In this digital era of rapid technological transformation, data(information) is considered to be a powerful weapon. Moreover, the beginning of Big data revolution made people realize the value of data and its impact on shaping useful products. Another technical evolution that is going to impact future technologies is Internet of Things. There are no doubts in the role IoT will play in automating day to day products in the not so far future. The only field infant to these fancy terms is Solar energy. Though the scope of these technologies in the field of solar is huge, most of its applications in the current stage are limited to potential assessment and evaluation.

Myseld and Anirudh realized the importance of solar PV data for reliability assessment back in 2015. Under the mentorship of Dr. Rajneesh Kumar at BITS Pilani we have performed several experiments to mimic the practical soiling behavior of solar panels. Having obtained huge sets of experimental data, we set out to make useful models that can help in predicting the practical behavior of panels in the arid regions of our country. This attempt was met with an overwhelming support from the scientific community across the world, where this work was appreciated in open forums like Photovoltaic Specialists Conference, IEEE, New Energy Forum, China and European PV Solar Exhibition Conference, ISES. This made us think about the impact of data in creating useful models, especially for reliable operation of solar panels. It was then the ideation for Soreva was started where we decided to integrate the two highly volatile technologies of future (big data and IoT) into creating prescriptions for optimal operation of solar plants. It was that moment where we felt the presence of the doctors hidden inside our engineering souls.

After graduating from BITS, we aggressively tried to productize our idea and fortunately the nodal agency for renewable energy in Madhya Pradesh(MPUVN) gave us the break we wanted. They were looking for models to identify the rooftop potential of key locations across Bhopal and were interested in having accurate models along with details regarding future degradation and deviation of power output. When we pitched our expertise and the way we modeled PV phenomena, they were nothing but impressed and asked us to execute the project. It was for the first time those models we tested in labs started testing us. However, after a few site visits and series of experiments we were able to give a successful model to the engineers at MPUVN. The success of project at MP gave us confidence on the direction we were going. It was then we approached Dr. S.K.Singh, Director General of NISE, who coincidentally shared the same notion on the status of reliability of solar installations in our country. National Institute of Solar Energy is a premiere research institute for solar energy in India. It has various operational models of solar PV installations with different technologies. A thought was generated in our conversation about building a data bank consisting of information about the performance of all these technologies of solar panels. The only issue was how can we do it in a better way? Coincidentally it was the same time where for the first time NISE campus was going net zero energy campus. They were also looking for tools to have the real-time power generation and consumption data. This was the right time for us to bring the IoT weapon in our armor and use it for this application.

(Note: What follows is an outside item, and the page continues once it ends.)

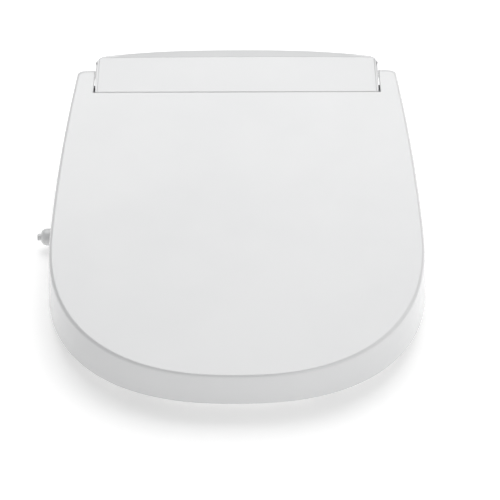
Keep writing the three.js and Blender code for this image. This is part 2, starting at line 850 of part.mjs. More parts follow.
function lidShell() {
  const rear = EAR_END.y + EAR_END.radius;
  const inner = rear - LID_WALL;
  const above = [
    ...earEnd(LID_WALL, 0, 6),
    point(-460, lidTop(-460)),
    point(-460, HINGE_Z - 60),
    point(inner, HINGE_Z - 60),
  ];
  const outer = lidForm(rear, EAR_CORNER, 0).intersect(profile(lidProfile(), -210, 210));
  const upper = lidForm(inner, EAR_CORNER - LID_WALL, LID_WALL).intersect(profile(above, -210, 210));
  const lower = lidForm(40, 1, LID_WALL).intersect(box(-210, 210, -460, 45, -5, HINGE_Z));
  const hollow = cut(join(upper, lower), behindLip(LID_WALL, LIP.low - 1));
  const shell = cut(outer, hollow, behindLip(0, LIP.low));
  const bosses = [-1, 1].map((side) => rod([side * 173.8, 0, HINGE_Z], [side * 178, 0, HINGE_Z], 8));
  const bores = [-1, 1].map((side) => rod([side * 160, 0, HINGE_Z], [side * 176.2, 0, HINGE_Z], PIN_BORE));
  return cut(join(shell, ...bosses), ...bores);
}

function lidBuffer(side) {
  const x = side * 100;
  const y = -365;
  return rod([x, y, seatTop(y) + 0.9], [x, y, lidTop(y) - LID_WALL - 0.9], 6, 16);
}

// ---- Assembly -----------------------------------------------------------------------------

function part(name, form, look) {
  const mesh = form.getMesh();
  const geometry = new THREE.BufferGeometry();
  geometry.setAttribute('position', new THREE.BufferAttribute(mesh.vertProperties, 3));
  geometry.setIndex(new THREE.BufferAttribute(mesh.triVerts, 1));
  geometry.computeVertexNormals();
  const piece = new THREE.Mesh(geometry, look);
  piece.name = name;
  return piece;
}

function nozzleUnit() {
  const unit = new THREE.Group();
  unit.position.set(0, NOZZLE_TIP.y, NOZZLE_TIP.z);
  unit.rotation.x = NOZZLE_TILT;
  unit.add(part('nozzle_bay', nozzleBay(), greyPlastic));
  [['wash', -1, 5.5], ['bidet', 1, 8]].forEach(([name, side, sprayY]) => {
    const lane = new THREE.Group();
    lane.position.x = side * NOZZLE_X;
    lane.add(part(`${name}_nozzle`, nozzle(), hosePlastic));
    lane.add(part(`${name}_nozzle_tip`, nozzleTip(sprayY), whiteShell));
    lane.add(part(`${name}_pinion`, join(pinion(), pinionShaft(side)), greyPlastic));
    lane.add(part(`${name}_motor`, nozzleMotor(side), steel));
    unit.add(lane);
  });
  return unit;
}

const bidetSeat = new THREE.Group();
bidetSeat.add(
  part('base_plate', basePlate(), greyPlastic),
  part('housing_base', housingBase(), whiteShell),
  part('housing_cover', housingCover(), whiteShell),
  part('cover_trim', coverTrim(), whiteShell),
  part('pod_cover', podCover(), whiteShell),
  part('cable_gland', cableGland(), darkPlastic),
  part('release_button', releaseButton(), greyPlastic),
  nozzleUnit(),
  part('nozzle_guard', nozzleGuard(), whiteShell),
  part('inlet_body', inletBody(), hosePlastic),
  part('strainer_cap', strainerCap(), whiteShell),
  part('solenoid_valve', solenoidValve(), darkPlastic),
  part('water_heater', waterHeater(), greyPlastic),
  part('diverter_valve', diverterValve(), darkPlastic),
  part('inlet_hose', inletHose(), hosePlastic),
  part('heater_hose', heaterHose(), hosePlastic),
  part('diverter_hose', diverterHose(), hosePlastic),
  part('blower_case', blowerCase(), greyPlastic),
  part('blower_impeller', impeller(), darkPlastic),
  part('blower_motor', blowerMotor(), steel),
  part('dryer_duct', dryerDuct(), greyPlastic),
  part('dryer_flap', dryerFlap(), whiteShell),
  part('control_board', controlBoard(), boardGreen),
  part('power_board', powerBoard(), boardGreen),
  part('seat_shell', seatTopShell(), seatPlastic),
  part('seat_underplate', seatBottomPlate(), seatPlastic),
  part('seat_heater', seatHeater(), foil),
  part('lid', lidShell(), whiteShell),
);

CASE_SCREWS.forEach((place, i) => {
  bidetSeat.add(part(`case_screw_${i + 1}`, caseScrew(place), steel));
});

[['left', -1], ['right', 1]].forEach(([name, side]) => {
  bidetSeat.add(
    part(`damper_${name}`, damper(side), darkPlastic),
    part(`hinge_pin_${name}`, hingePin(side), steel),
    part(`lid_buffer_${name}`, lidBuffer(side), paleRubber),
  );
  SEAT_BUFFERS.forEach(([x, y], i) => {
    const place = i === 0 ? 'front' : 'rear';
    bidetSeat.add(part(`seat_buffer_${place}_${name}`, seatBuffer(side * x, y), paleRubber));
  });
});

export default bidetSeat;
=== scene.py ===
import json
import math

import bmesh
import bpy
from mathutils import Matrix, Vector


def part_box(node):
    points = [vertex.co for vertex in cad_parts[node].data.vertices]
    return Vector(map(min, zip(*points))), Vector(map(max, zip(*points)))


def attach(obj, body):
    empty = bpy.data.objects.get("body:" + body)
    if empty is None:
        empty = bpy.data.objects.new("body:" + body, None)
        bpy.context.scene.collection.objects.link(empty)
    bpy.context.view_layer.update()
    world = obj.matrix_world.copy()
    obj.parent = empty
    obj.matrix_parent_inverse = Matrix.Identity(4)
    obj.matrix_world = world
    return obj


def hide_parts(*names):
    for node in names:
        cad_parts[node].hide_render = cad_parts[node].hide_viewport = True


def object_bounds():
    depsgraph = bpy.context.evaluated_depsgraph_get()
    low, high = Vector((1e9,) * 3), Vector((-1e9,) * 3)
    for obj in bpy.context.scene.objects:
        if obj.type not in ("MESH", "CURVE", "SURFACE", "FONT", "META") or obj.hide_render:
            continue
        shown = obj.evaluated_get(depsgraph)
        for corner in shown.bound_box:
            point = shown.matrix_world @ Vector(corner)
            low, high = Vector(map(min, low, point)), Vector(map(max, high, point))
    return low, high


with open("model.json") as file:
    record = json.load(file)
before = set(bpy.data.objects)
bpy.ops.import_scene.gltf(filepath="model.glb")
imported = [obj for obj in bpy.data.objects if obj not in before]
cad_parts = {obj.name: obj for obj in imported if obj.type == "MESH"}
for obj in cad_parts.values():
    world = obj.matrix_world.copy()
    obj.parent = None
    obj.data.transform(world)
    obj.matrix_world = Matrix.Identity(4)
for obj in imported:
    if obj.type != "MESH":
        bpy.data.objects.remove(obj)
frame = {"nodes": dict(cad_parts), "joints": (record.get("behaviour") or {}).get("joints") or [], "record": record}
cad_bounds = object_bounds()

# ---- Sizes, in metres, from the frame where it holds them ---------------------------------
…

We readily agreed to take upon this challenge for getting the entire power generation and consumption data of NISE in real time at a centralized location in the campus. But the challenge had a catch which we self-imposed on us that being we will never tamper any generation or consumption node. In other words, we didn’t want to use any sensing equipment and lose the accuracy of data. We wanted to complete the entire data collection without intruding into any devices. In this endeavor of collecting data, we tried to exploit various communication protocols of both new and old inverters at the campus and tried to inculcate some innovative solutions for reading the consumption data from sources like transformers and generators.

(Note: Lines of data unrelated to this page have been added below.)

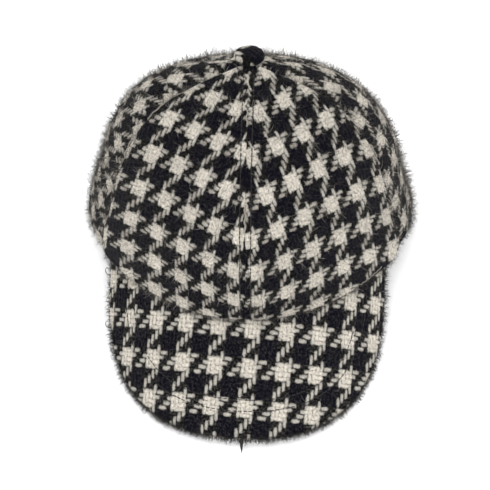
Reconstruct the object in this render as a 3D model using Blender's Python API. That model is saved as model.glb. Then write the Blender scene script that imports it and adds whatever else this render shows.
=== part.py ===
"""A six-panel cloth cap with a curved peak and a covered top button.

Frame: metres, +Z up, with the table the cap stands on at z = 0. The peak points
to -Y. Left and right are as seen from the front, so left is -X. The cap stands
on the two front corners of its peak and on the back of its rim. Its pieces are
shaped upright, and an empty at the foot of the back rim leans them all forward
until the peak meets the table.
"""
import math

import bpy
import numpy as np

MM = 0.001
SMALL_STEP = 0.002          # of a level, an azimuth or an outline's share, for slopes and normals

# Crown. Its apex stands over (0, APEX_Y). Each row is one level of the crown, at
# equal steps from the apex to the rim: the reach from the apex line and the height
# above the table, in mm, on the front, side and back centre lines.
APEX_Y = 35.4 * MM
PROFILE_COLUMNS = ("front_reach", "front_height", "side_reach", "side_height", "back_reach", "back_height")
PROFILE_ROWS_MM = (
    (0, 149, 0, 149, 0, 149),
    (29, 147, 29.5, 142, 23, 131),
    (57, 141, 56, 129.5, 43, 109.5),
    (81, 125, 75, 108, 59, 86),
    (96, 101, 87, 80.5, 77, 60),
    (104, 73, 95, 52, 87.5, 31),
    (106, 44.5, 103, 22, 94, 0),
)
BACK_FOOT_Y = APEX_Y + PROFILE_ROWS_MM[-1][4] * MM
LEAN = math.radians(0.64)   # of the whole cap, about the foot of the back rim
# How the three centre lines leave the apex, in mm for each level.
APEX_SLOPES_MM = (29, -2, 29, -4, 26, -6)
PLAN_FLATTENING = 0.03      # share of the reach lost halfway between the centre lines
BACK_SAG = 1.0 * MM         # how far the cloth of the back rim settles onto the table

CLOTH_THICKNESS = 2.5 * MM
SEAM_GAP = 0.3 * MM         # between two panels, and between the crown and the button
RIM_GAP = 0.45 * MM         # between the peak and the rim that stands on it
SEAM_DIP = 0.9 * MM         # how deep the cloth is drawn in along a seam
SEAM_DIP_WIDTH = 4.5 * MM
SEAM_FADE_RADIUS = 12 * MM  # the dips fade out this near to the apex, under the button
APEX_HOLE_RADIUS = 3.0 * MM
SEAM_EDGE_SHARES = (0, 0.03, 0.08)      # of a panel's width: its finer columns next to a seam
PANEL_MIDDLE_COLUMNS = 10
PANEL_ROWS = 16

# The panels, each from one seam to the next. Azimuth 0 is the front, +90 is right.
# The front panels stand on the peak.
PANELS = (
    {"name": "crown_front_left", "from_azimuth": -65, "to_azimuth": 0, "on_peak": True},
    {"name": "crown_front_right", "from_azimuth": 0, "to_azimuth": 68, "on_peak": True},
    {"name": "crown_side_left", "from_azimuth": -120, "to_azimuth": -65, "on_peak": False},
    {"name": "crown_side_right", "from_azimuth": 68, "to_azimuth": 120, "on_peak": False},
    {"name": "crown_back_left", "from_azimuth": -180, "to_azimuth": -120, "on_peak": False},
    {"name": "crown_back_right", "from_azimuth": 120, "to_azimuth": 180, "on_peak": False},
)

# Peak: a plate bent to a cylinder about a line that runs forward and down. "Across"
# is the arc length from its centre line, "forward" the way from the root to the tip.
PEAK_ROOT_Y = APEX_Y - 106.4 * MM
PEAK_ROOT_HEIGHT = 45.0 * MM
PEAK_SLOPE = math.radians(29.1)
PEAK_BEND_RADIUS = 110 * MM
PEAK_THICKNESS = 4.2 * MM
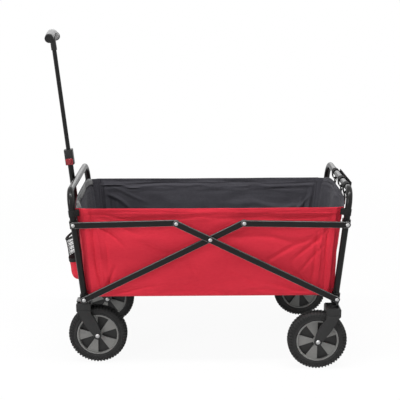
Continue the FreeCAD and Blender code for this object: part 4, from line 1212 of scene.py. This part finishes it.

For the first time ever in Asia, we have created an ecosystem of things at the NISE campus, where all the power generation and consumption devices are directly or indirectly in the network we established. They communicate with a centralized server inside the campus in real time providing the data of their respective functionalities every 40 seconds. An AI powered bot is at the back-end analyzing the data and updating an integrated interface for knowing the real-time production, consumption and the net feeding into the grid. We rewrote the concept of net metering which we are now calling as network metering where the net energy can be seen from the devices in a common network.

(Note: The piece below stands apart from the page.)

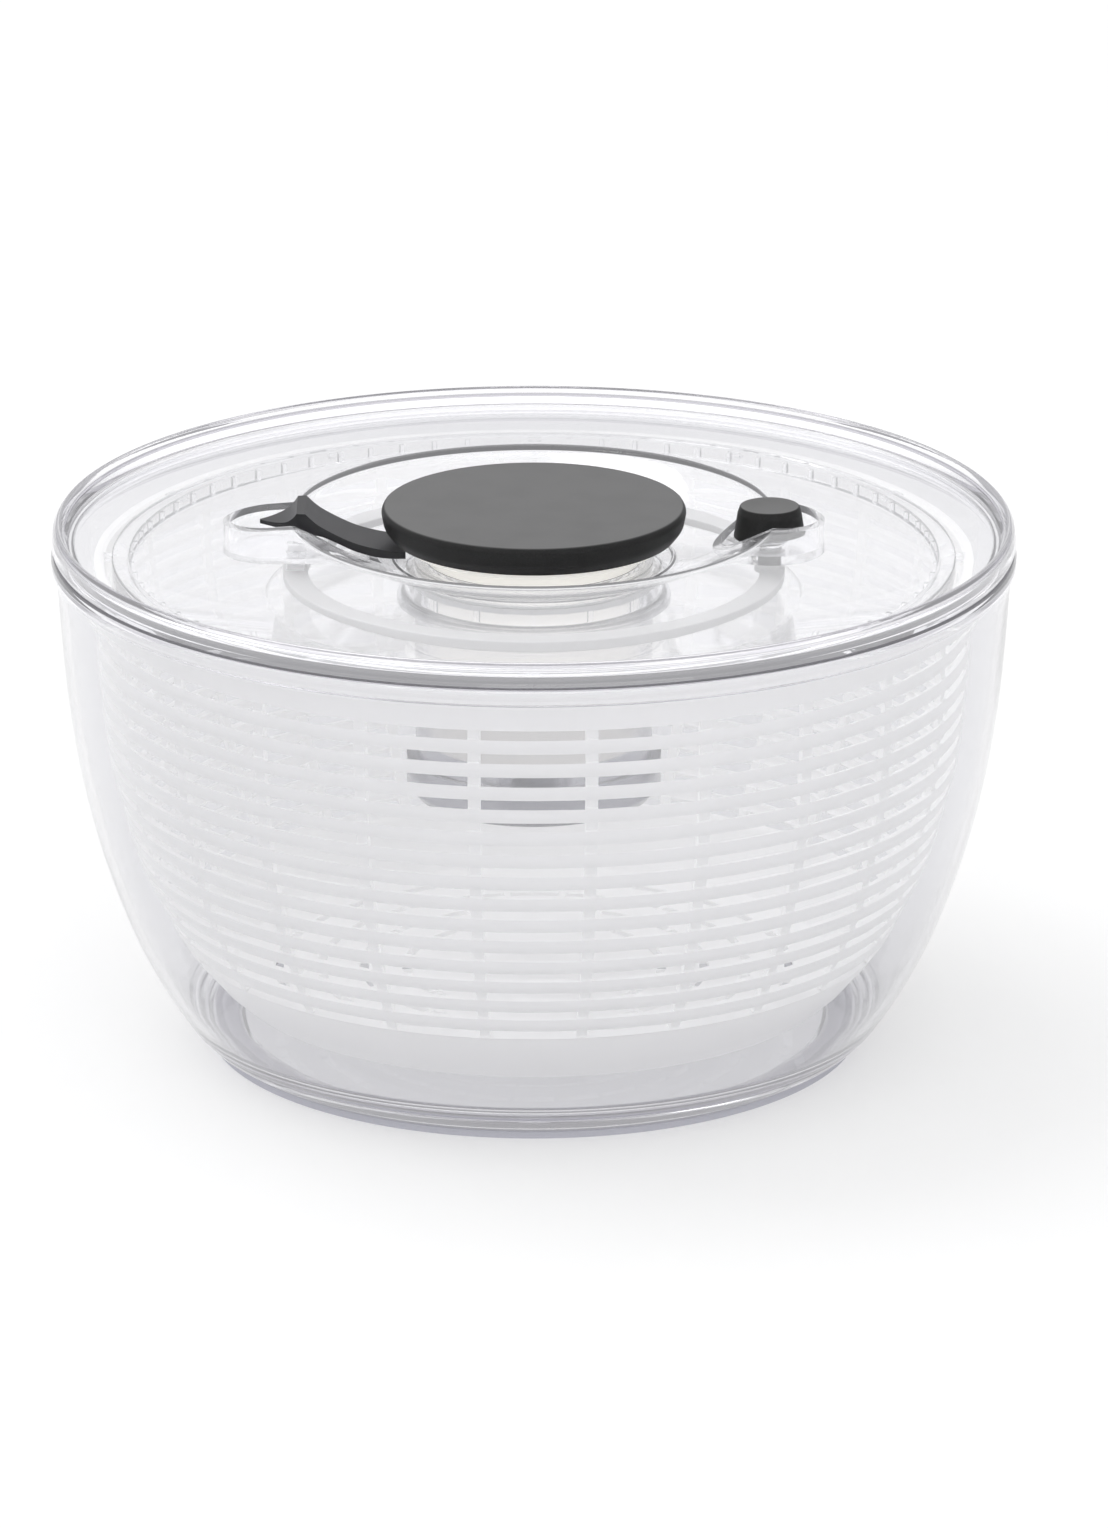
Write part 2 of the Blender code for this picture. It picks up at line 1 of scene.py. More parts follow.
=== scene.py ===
# %% [markdown]
# # A pump salad spinner
# The spinner is a set of thin clear and milky plastic shells, one inside the other. Clear plastic has no
# colour of its own: it is drawn by its edges, by what it bends and by what it mirrors. So most of the work
# here is in true wall thicknesses, rounded rims and a light that leaves dark edges on a white ground, with
# painted shade lines added along the rims and the foot.
#
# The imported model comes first. It fixes where every piece is and how it moves.

# %% Load the frame
import math

import bmesh
import bpy
from mathutils import Matrix, Vector


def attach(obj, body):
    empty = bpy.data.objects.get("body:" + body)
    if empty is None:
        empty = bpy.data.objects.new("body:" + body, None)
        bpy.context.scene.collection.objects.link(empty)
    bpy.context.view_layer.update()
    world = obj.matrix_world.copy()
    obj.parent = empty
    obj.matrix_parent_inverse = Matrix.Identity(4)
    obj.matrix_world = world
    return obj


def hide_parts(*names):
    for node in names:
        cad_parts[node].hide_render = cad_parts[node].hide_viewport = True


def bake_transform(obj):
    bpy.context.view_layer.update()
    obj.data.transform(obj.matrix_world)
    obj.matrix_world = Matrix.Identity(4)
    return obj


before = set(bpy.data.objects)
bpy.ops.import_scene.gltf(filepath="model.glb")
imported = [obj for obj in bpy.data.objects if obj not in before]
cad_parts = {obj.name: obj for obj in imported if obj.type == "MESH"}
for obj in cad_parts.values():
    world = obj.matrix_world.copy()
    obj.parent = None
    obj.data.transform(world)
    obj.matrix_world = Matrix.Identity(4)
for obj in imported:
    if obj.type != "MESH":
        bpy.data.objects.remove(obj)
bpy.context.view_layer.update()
MM = 0.001
print("pieces in the frame:", len(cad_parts))

# %% [markdown]
# ## Camera
# A long lens from a little above keeps the rim's ellipse flat and its sides nearly parallel. It is set
# first, so that every later choice can be judged through it.

# %% Camera
CAMERA_DISTANCE, CAMERA_HEIGHT, CAMERA_SIDE = 2.4974, 0.9080, 0.0056
CAMERA_TILT = math.radians(18.395)
CAMERA_LENS = 221.6

camera_data = bpy.data.cameras.new("camera")
camera_data.lens = CAMERA_LENS
camera_data.sensor_width = 36.0
camera_data.clip_end = 50.0
camera = bpy.data.objects.new("camera", camera_data)
camera.location = (CAMERA_SIDE, -CAMERA_DISTANCE, CAMERA_HEIGHT)
camera.rotation_euler = (math.pi / 2 - CAMERA_TILT, 0, 0)
bpy.context.scene.collection.objects.link(camera)
bpy.context.scene.camera = camera

# %% [markdown]
# ## A small language for nodes
# Materials and shapes are both node trees. `Board` adds a node in one call, and `Wire` lets plain Python
# sums stand for Math nodes, so a pattern reads as the formula that it is.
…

There is also a silver lining to this project we took up, that started hitting us after seeing the real-time data. With the virtue of being situated at Delhi and Haryana Border, the NISE campus experiences climatic conditions that mimic almost every temperature zone in the country and many zones across the world. While we are integrating data from power generation sources, we are also appending it with the real time climatological data obtained from the weather stations located in the campus. In this attempt, we will able to assess the performance of different technologies of solar panels in different climatological situations and draw insightful conclusions about their usage. There will be a point of time in the near future in collaboration with NISE we can start prescribing optimum options for solar plant installers or financers for better operation of their plants in their respective climatic zones.

With the confidence we have garnered from the successful execution of this project and a vision to transform and automate the operation and maintenance of solar plants in our country, we are at the beginning of a long yet bumpy ride that can give our country a reliable PV power with maximum utilization.